Prop 7 Renewable Energy Generation
Prop. 7 tries to accomplish the noble and essential goal of securing more renewable energy for California, but its approach and unclear wording could ultimately undermine growth of clean energy sources.
Currently, the state obtains about 11 percent of its electricity from renewable energy sources, including solar, wind, geothermal and biomass, with the goal of increasing that to 20 percent by 2017. Prop. 7 would accelerate the schedule and raise the bar by requiring all utilities to generate 20 percent of power from renewable by 2010, and 50 percent by 2025.
Despite this apparently pro-green mission, Prop. 7 is opposed by most major environmental groups, including the Sierra Club and the League of Conservation Voters, for three key reasons.
First, the measure seeks to fast-track the government approval process of new clean energy plants, which could lessen oversight and weaken environmental protections.

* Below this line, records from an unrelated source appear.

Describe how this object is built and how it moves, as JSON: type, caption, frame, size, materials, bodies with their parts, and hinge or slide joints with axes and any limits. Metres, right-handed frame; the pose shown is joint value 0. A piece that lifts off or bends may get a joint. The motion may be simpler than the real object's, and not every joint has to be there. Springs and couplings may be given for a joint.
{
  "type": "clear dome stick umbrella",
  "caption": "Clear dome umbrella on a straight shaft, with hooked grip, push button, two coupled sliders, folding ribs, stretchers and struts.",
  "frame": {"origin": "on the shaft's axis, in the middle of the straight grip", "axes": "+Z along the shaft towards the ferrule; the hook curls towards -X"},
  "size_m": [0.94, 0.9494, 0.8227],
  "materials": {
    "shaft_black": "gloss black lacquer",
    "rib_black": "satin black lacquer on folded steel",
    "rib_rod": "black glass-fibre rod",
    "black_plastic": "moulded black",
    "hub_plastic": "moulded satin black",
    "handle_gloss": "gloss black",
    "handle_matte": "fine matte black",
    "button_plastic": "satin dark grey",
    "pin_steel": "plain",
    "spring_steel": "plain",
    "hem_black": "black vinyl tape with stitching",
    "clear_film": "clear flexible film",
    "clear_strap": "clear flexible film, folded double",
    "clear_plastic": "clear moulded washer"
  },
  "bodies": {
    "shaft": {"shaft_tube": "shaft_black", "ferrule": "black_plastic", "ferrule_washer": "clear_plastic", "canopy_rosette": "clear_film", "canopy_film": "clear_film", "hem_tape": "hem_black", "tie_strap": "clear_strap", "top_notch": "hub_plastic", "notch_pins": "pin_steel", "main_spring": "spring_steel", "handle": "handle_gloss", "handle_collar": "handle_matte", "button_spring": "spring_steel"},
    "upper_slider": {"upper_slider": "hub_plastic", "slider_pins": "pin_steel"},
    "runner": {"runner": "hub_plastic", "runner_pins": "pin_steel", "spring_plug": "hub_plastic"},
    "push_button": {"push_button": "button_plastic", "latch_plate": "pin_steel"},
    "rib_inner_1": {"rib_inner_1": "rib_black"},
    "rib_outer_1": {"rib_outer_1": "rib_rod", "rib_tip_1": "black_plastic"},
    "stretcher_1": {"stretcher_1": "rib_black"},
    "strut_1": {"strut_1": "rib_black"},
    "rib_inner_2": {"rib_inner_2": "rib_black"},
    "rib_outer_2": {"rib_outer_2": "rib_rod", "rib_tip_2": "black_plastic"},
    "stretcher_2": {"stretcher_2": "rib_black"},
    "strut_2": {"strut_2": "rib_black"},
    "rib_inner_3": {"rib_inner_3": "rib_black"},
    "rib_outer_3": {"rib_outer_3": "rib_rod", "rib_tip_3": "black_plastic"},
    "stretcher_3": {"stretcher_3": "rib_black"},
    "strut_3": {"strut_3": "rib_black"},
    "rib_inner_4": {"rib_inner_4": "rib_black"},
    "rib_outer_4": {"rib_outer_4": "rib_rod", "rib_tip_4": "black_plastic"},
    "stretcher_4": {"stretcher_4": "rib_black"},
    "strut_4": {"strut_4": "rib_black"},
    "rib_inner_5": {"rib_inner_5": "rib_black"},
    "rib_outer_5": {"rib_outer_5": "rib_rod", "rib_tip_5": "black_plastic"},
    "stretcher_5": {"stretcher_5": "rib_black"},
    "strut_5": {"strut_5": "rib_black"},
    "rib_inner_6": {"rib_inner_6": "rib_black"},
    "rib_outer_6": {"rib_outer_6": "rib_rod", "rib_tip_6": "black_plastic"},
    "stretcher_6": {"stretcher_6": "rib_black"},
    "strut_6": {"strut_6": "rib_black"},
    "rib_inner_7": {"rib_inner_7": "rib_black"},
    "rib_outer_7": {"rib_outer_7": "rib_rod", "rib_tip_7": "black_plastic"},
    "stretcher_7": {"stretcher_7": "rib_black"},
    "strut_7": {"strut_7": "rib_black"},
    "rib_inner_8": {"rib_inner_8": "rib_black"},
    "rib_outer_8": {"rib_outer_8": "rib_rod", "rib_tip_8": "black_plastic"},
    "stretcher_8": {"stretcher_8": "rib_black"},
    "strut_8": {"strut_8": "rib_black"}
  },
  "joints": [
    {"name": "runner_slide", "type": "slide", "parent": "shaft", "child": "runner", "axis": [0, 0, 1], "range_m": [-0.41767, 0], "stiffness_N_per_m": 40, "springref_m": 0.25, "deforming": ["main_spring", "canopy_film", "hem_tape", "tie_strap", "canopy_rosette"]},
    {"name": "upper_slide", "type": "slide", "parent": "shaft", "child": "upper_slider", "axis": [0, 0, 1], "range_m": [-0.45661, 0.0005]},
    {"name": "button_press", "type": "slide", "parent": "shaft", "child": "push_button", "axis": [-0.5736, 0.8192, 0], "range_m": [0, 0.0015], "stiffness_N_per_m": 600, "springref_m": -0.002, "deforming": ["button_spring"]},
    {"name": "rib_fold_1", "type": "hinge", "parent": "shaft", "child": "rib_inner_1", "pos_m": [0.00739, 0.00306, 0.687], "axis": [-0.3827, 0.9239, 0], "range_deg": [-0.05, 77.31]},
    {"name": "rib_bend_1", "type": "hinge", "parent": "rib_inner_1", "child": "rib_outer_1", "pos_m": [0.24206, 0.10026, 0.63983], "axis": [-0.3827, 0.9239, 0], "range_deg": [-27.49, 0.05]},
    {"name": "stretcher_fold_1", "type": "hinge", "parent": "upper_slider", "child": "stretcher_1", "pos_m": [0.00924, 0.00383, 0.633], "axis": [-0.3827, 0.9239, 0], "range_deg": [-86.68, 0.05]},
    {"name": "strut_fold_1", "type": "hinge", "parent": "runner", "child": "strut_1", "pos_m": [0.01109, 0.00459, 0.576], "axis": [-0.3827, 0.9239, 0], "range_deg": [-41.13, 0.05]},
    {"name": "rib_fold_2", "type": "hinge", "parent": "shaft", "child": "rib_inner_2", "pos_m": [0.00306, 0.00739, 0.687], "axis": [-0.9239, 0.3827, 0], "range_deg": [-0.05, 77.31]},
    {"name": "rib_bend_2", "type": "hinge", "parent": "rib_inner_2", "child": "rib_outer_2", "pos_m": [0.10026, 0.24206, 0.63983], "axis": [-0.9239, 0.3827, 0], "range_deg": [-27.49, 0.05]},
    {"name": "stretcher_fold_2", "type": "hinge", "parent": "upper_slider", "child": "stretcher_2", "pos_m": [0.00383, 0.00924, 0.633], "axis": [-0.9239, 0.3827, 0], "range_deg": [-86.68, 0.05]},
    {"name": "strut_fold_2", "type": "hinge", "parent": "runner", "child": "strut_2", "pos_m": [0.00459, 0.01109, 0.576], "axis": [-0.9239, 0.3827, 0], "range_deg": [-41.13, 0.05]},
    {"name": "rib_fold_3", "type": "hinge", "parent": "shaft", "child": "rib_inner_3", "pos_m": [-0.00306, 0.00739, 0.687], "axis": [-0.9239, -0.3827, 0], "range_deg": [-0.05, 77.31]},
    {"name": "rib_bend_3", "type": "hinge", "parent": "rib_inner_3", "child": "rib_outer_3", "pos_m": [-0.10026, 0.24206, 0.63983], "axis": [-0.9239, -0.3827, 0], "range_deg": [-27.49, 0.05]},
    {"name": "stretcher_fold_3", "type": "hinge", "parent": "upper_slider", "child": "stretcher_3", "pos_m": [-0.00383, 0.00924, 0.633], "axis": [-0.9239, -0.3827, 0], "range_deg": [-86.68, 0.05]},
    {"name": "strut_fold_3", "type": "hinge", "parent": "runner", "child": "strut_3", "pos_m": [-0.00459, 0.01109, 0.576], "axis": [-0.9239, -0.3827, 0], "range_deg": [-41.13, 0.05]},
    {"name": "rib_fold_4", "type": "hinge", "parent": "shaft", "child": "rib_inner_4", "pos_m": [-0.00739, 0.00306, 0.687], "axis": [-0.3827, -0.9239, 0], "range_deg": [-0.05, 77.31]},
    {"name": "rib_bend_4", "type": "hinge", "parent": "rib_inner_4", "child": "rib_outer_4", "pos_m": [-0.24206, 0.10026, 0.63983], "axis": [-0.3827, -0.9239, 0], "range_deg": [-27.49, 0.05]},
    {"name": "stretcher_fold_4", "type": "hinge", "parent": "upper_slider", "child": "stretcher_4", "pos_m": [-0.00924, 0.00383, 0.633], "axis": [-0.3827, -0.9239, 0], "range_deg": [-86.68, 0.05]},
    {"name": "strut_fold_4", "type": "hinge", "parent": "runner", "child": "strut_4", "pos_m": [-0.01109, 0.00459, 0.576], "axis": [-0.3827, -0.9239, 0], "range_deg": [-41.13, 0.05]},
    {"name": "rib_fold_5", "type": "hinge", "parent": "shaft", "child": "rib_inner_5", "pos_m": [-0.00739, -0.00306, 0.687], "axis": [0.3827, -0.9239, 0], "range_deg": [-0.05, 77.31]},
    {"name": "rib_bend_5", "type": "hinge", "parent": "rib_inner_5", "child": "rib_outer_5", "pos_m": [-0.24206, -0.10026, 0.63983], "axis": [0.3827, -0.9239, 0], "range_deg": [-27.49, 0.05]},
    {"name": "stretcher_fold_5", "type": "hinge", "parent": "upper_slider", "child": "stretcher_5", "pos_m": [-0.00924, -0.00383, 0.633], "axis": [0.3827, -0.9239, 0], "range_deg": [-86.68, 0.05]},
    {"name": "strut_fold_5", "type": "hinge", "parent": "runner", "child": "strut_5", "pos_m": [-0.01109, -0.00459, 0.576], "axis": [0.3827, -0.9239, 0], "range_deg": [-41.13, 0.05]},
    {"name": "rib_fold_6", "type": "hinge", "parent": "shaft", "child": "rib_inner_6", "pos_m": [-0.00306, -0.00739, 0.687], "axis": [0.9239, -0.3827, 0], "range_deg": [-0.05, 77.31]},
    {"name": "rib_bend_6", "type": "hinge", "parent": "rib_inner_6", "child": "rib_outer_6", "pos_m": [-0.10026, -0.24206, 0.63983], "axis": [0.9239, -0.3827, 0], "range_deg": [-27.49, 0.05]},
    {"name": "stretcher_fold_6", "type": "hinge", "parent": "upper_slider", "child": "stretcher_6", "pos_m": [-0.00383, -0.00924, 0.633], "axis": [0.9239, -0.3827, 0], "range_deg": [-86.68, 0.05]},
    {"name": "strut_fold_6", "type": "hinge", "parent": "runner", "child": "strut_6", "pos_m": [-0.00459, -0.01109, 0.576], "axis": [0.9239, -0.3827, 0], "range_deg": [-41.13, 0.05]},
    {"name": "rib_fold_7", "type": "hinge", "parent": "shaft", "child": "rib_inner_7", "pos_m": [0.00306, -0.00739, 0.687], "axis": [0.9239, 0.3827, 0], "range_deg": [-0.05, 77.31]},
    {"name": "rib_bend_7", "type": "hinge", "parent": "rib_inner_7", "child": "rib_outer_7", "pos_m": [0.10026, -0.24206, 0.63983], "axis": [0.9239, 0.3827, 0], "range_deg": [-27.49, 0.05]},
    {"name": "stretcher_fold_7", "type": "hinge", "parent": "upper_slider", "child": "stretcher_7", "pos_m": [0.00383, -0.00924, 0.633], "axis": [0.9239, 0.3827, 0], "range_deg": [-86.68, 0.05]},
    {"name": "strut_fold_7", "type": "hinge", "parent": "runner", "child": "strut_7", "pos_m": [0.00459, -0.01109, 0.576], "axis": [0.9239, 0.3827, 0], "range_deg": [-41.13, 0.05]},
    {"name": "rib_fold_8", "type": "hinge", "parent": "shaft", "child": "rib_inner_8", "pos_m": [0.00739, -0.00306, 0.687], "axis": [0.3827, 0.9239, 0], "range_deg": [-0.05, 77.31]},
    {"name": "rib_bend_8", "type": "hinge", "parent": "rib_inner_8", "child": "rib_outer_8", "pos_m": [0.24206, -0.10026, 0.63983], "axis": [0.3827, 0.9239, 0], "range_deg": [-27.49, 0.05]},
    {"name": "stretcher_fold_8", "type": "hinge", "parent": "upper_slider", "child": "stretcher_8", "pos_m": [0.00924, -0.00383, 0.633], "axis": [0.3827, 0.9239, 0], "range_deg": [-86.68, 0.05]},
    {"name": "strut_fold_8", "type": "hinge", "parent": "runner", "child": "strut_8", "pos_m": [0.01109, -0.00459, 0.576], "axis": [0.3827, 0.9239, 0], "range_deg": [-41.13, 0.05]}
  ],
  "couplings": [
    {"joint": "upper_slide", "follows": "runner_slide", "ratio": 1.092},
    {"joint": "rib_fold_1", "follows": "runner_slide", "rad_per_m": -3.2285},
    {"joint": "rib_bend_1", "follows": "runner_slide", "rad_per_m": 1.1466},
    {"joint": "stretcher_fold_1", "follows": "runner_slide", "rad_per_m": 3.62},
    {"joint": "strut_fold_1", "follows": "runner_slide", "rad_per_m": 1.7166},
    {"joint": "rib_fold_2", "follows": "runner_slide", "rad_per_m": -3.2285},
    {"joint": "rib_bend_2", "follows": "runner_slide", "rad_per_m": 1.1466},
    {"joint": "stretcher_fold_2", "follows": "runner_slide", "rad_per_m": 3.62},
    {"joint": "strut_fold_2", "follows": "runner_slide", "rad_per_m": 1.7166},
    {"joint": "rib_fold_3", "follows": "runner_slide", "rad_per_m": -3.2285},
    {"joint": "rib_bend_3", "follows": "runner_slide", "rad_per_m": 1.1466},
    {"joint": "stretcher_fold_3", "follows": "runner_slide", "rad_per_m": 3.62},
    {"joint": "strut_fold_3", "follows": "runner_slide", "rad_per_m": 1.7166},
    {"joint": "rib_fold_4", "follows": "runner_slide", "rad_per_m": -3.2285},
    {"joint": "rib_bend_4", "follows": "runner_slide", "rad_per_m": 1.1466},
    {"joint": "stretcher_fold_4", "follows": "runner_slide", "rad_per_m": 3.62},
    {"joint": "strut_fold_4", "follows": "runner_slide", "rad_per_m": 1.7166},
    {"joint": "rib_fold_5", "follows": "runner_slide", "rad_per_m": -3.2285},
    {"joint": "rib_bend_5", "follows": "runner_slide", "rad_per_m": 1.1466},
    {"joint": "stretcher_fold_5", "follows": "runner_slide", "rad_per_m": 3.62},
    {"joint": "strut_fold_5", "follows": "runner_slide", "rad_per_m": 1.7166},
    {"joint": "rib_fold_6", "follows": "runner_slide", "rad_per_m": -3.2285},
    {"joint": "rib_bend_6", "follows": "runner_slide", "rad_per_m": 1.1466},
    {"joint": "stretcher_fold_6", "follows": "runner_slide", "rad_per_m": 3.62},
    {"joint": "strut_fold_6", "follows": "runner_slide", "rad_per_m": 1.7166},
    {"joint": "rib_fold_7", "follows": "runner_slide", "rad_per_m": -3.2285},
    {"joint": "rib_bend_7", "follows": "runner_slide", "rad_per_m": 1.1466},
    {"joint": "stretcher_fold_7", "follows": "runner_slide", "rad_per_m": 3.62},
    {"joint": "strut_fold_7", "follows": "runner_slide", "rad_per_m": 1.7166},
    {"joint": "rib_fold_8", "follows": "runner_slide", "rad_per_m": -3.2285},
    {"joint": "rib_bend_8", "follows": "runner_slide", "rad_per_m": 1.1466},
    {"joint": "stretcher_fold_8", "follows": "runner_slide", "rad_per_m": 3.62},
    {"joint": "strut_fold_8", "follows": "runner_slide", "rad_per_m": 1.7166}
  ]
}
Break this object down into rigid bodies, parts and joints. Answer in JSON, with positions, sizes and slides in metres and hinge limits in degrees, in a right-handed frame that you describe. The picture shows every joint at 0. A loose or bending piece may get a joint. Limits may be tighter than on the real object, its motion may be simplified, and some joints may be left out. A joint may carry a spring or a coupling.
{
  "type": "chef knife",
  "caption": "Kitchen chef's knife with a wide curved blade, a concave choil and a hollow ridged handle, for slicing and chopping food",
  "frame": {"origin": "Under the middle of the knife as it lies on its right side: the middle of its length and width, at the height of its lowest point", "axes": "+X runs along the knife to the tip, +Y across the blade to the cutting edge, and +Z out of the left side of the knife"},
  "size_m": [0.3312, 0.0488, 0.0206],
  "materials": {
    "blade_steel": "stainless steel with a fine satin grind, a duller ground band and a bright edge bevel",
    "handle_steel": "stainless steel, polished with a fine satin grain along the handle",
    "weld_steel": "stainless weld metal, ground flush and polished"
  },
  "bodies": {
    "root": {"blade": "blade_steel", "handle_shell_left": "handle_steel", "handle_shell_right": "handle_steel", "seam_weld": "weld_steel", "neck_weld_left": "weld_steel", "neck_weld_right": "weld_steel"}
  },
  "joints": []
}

Second, increases on consumers’ bills from renewable energy would be capped at 3 percent annually, while the bill fails to require a similar price cap for energy obtained from fossil fuels.
Finally, small-scale renewable utility companies that produce less than 30 megawatts could have more difficulty operating if this bill passes. That would lessen or eliminate community control over energy policies.
While the measure may be well-intentioned, its potential unintended consequences outweigh its possible benefits. Although renewable energy policies need to be enacted on state and local levels, a flawed ballot measure is not the way to accomplish those goals.
Prop 8 Eliminates Right of Same-Sex Couples to Marry
On March 11, 2004, San Francisco’s City Hall rang with laughter and tears in the surge of emotion uncorked when Mayor Gavin Newsom made same-sex marriage a legal reality. Later that day, the state Supreme Court ordered the city to cease and desist in its unilateral display of tolerance and love. But two months later, on May 15, that same Supreme Court overturned the state’s ban on gay marriage, and California became one of two states in the nation to reject the bigotry that has denied gay couples this fundamental human right. (The other is Massachusetts.)
On paper Prop. 8 is an issue of semantics. When it was first submitted, it came titled as the “California Marriage Protection Act,” implying that the very institution of marriage would be hurt should same-sex couples be allowed to wed.
Prop. 8’s title was sensibly changed by Attorney General Jerry Brown to “Limit on Marriage”—and then, after the state Supreme Court legalized same-sex marriage in May of this year, changed again, to “Eliminates Right of Same-Sex Couples to Marry.” Prop. 8’s conservative supporters, including the Mormon Church—which has called on its members to funnel millions into the campaign from around the globe—are at issue with the very simple language in the new title.
Supporters of Prop. 8 try to argue that same-sex couples already have the same domestic partnership rights of married couples in California. Hence, the only thing they’re concerned about, they say, is whether same-sex couples get to say they’re “married.” It’s important to remember that the definitions of words change constantly. Remember when “gay” meant happy? For “marriage,” those societal changes have already taken effect, and it’s time to allow the definition to change accordingly.
By seeking to amend the California Constitution to eliminate the right of same-sex couples to marry in California, proponents of Prop. 8 are not “protecting” marriage. They aren’t “defending” marriage. There is nothing to be lost in the institution of marriage by expanding its definition to include same-sex couples.